BU HAYKIRIŞ İDAM SEHPASINDA ROSA,BOLİVYA DAĞLARINDA CHE,MAMAK’TA DENİZ’DI
Taş, Necdet Adalı’nın 8 Ekim 1980 tarihinde karanlık, puslu bir Ankara sabahında idam edildiğini hatırlatarak sözlerine başladı. Sehpada Necdet’in gözlerinde korkuyu arayanların, Necdet’in sözlerinde nedamet umanların, cezaevlerinde altı yüz bin devrimciyi küçücük avlularda boğmak isteyenlerinin amacına ulaşamadığını belirten Taş,”Tabureye tekmesini atıp, cellâdın elini boşta bırakan Necdet’in gür sesi cezaevinin avlusunda yankılandı. Yüz binlerce devrimcinin kulağında çınladı.Necdet’in sesi göğü fethe çıkan komünarların savaş naralarıydı. İdam sehpasında haykıran Rosa’ydı, Bolivya dağlarında CHE Guavara’ydı, Mamak’ta Deniz Gezmiş, Yusuf Aslan, Hüseyin İnan’dı. İşkencede katledilen Zeki Erginbay, direniş önderi Hikmet Kıvılcımlı’ydı” dedi.
BİZİ ÖLDÜ SANMASINLAR
Necdet Adalı’yı, Erdal Eren’i, Hıdır Arslan’ı katleden işkenceciler, yasal katiller, emekli generallerin tam otuz üç yıldır ülkenin sokaklarında pervasızca gezenlerin, hayatta olduğunu sanan yaşayan ölülerin, öldükçe tükenenlerin yanıldığı bugün bir kez daha ortaya çıktığını vurgulayan Taş,” Cezaevinde avlularında idam sehpalarını kuranlar ve köşe başlarında ölüm pusuları atanlar, Bahçelievler’de 7 devrimci genci 8 Ekim’i 9 Ekim’e bağlayan gece canice katledip,sonradan milletvekili olanlar,Mamak’lar, Metris’ler,Diyarbakır’lar. Devrimcileri silahla, ölümle, idamla susturacaklarını sananlar CHE Guavara’yı Bolivya ‘da, Deniz’i Mamak ‘ta, Mahir’ı Kızıldere’de ölü sananlar, yanıldılar. Che, Deniz, Mahir bayrak oldu, isyanımız Adalı’nın gür sesinde hayat, Gezi direnişinde vücut buldu” diye konuştu.

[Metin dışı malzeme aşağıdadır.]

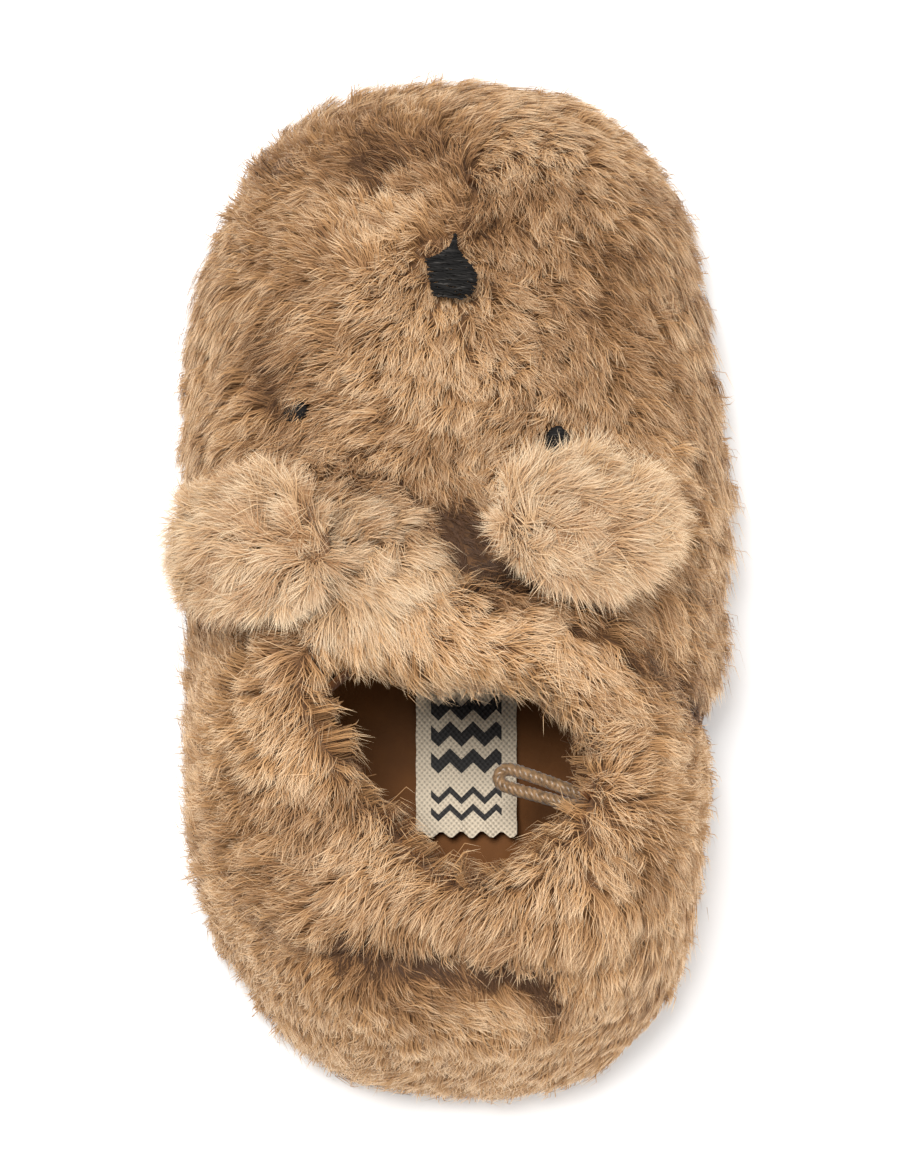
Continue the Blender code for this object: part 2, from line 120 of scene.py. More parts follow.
# Heart of the foot room, which tells the lining's faces from the outer ones
ROOM_HEIGHT = 0.018
ROOM_BACK = -0.036
ROOM_FRONT = 0.045

# Piles: name, rear end along the slipper for those of the upper, and number of hairs
UPPER_PILES = (
    ("fur_toe", 0.034, 60000), ("fur_head", -0.006, 60000), ("fur_quarter", -0.050, 46000),
    ("fur_heel", -1.0, 38000),
)
CUFF_HAIRS = 55000
EAR_HAIRS = 24000
FOLD_HAIRS = 8000
CUFF_SEED = 11
EAR_SEED = 21
FOLD_SEED = 31


class FurSettings(bpy.types.PropertyGroup):
    hair_width: bpy.props.FloatProperty(
        name="Hair width", description="Width of a hair at its root",
        default=0.00013, min=0.00005, max=0.001, unit="LENGTH", precision=5)
    hair_run: bpy.props.FloatProperty(
        name="Hair run", description="How far a lying hair reaches along the hide",
        default=0.0050, min=0.0005, max=0.03, unit="LENGTH", precision=4)
    wisp_spacing: bpy.props.FloatProperty(
        name="Wisp spacing", description="Distance between the wisps that hairs close up to",
        default=0.0017, min=0.0003, max=0.02, unit="LENGTH", precision=4)
    lock_spacing: bpy.props.FloatProperty(
        name="Lock spacing", description="Distance between the locks that wisps lean to",
        default=0.0048, min=0.0005, max=0.04, unit="LENGTH", precision=4)
    wisp_pull: bpy.props.FloatProperty(
        name="Wisp pull", description="How far the hair tips close up to their wisp",
        default=0.50, min=0.0, max=1.0, subtype="FACTOR")
    lock_pull: bpy.props.FloatProperty(
        name="Lock pull", description="How far the wisps close up to their lock",
        default=0.10, min=0.0, max=1.0, subtype="FACTOR")
    ruffle: bpy.props.FloatProperty(
        name="Ruffle", description="How far the nap wanders from its combing",
        default=0.30, min=0.0, max=3.2, unit="ROTATION")
    root_colour: bpy.props.FloatVectorProperty(
        name="Roots", description="Colour of the pile at its roots",
        default=(0.30, 0.14, 0.05), subtype="COLOR", min=0.0, max=1.0)
    middle_colour: bpy.props.FloatVectorProperty(
        name="Middle", description="Colour halfway up the pile",
        default=(0.58, 0.325, 0.14), subtype="COLOR", min=0.0, max=1.0)
    tip_colour: bpy.props.FloatVectorProperty(
        name="Tips", description="Colour of the pile at its tips",
        default=(0.98, 0.71, 0.44), subtype="COLOR", min=0.0, max=1.0)
    ear_middle_colour: bpy.props.FloatVectorProperty(
        name="Ear middle", description="Colour halfway up the pile of the ears",
        default=(0.66, 0.42, 0.22), subtype="COLOR", min=0.0, max=1.0)
    ear_tip_colour: bpy.props.FloatVectorProperty(
        name="Ear tips", description="Colour of the ears at the tips of the pile",
        default=(0.93, 0.73, 0.49), subtype="COLOR", min=0.0, max=1.0)


class TrimSettings(bpy.types.PropertyGroup):
    thread_colour: bpy.props.FloatVectorProperty(
        name="Thread", description="Colour of the stitched nose and eyes",
        default=(0.0075, 0.0068, 0.0062), subtype="COLOR", min=0.0, max=1.0)
    thread_width: bpy.props.FloatProperty(
        name="Thread width", description="Width of one satin stitch",
        default=0.00042, min=0.0001, max=0.002, unit="LENGTH", precision=5)
    # The lining's dark brown is partly the cloth's own colour and partly painted shade of the foot room; the
    # footbed shares it.
    lining_colour_with_shade: bpy.props.FloatVectorProperty(
        name="Lining", description="Colour of the lining and the footbed",
        default=(0.145, 0.051, 0.009), subtype="COLOR", min=0.0, max=1.0)
    ribbon_colour: bpy.props.FloatVectorProperty(
        name="Ribbon", description="Colour of the woven ribbon",
        default=(0.80, 0.67, 0.50), subtype="COLOR", min=0.0, max=1.0)
    stripe_colour: bpy.props.FloatVectorProperty(
        name="Stripes", description="Colour of the plain zigzag stripes woven into the ribbon",
        default=(0.035, 0.032, 0.030), subtype="COLOR", min=0.0, max=1.0)
    cord_width: bpy.props.FloatProperty(
        name="Cord width", description="Width of the satin loop's cord",
        default=0.0018, min=0.0005, max=0.01, unit="LENGTH", precision=4)
    cord_colour: bpy.props.FloatVectorProperty(
        name="Cord", description="Colour of the satin loop",
        default=(0.28, 0.165, 0.080), subtype="COLOR", min=0.0, max=1.0)
    sole_colour: bpy.props.FloatVectorProperty(
        name="Sole", description="Colour of the rubber sole",
        default=(0.20, 0.115, 0.055), subtype="COLOR", min=0.0, max=1.0)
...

33 YILDIR DEĞİŞMEYEN İKTİDAR
Taş , darbecileri yargılıyoruz palavrasıyla ortaya çıkanların, bol yıldızlı paşalar önünde secdeye duran ve devrimcileri F Tiplerine, cezaevlerinin loş koridorlarında susturabileceğini sanan başbakanlar, bakanların yanıldıklarını vurguladı.İşkencecileri aklayanların, infaz timlerini alkışlayanların bugün yeni darbelerden ve korkulardan dem vurduğuna dikkat çeken Taş, “ Eli sopalı çetelere, “Kendi kendilerini dövdüler” diyen valileriyle hiç değişmeden 33 yıldır iğrenç iktidarlarını sürdürüyorlar” dedi.
KAHROLSUN SÖMÜRGECİLİK!
Taş , 12 Eylül generalleri yargılanmadan, işkenceciler cezalandırmadan, mağdurlar aklanmadan,darbe kurumları ve gizli savaş örgütleri dağılmadan, YÖK, MGK, kontrgerilla dağılmadan, kapatılmadan “İleri demokrasiden”, “demokratikleşme paketinden” söz edilemeyeceğini hatırlatan Taş, “ Kürt sorununda oyalama politikalarının devam ettirildiği, savaşın tekrar seçenek haline getirildiği, savaş tezkereleriyle tehditlerin artırıldığı bugünlerde Necdet’in kahrolsun sömürgecilik diyen sesi hala kulaklarımızda. Bu sesi haykırmaya devam edeceğiz” diye konuştu.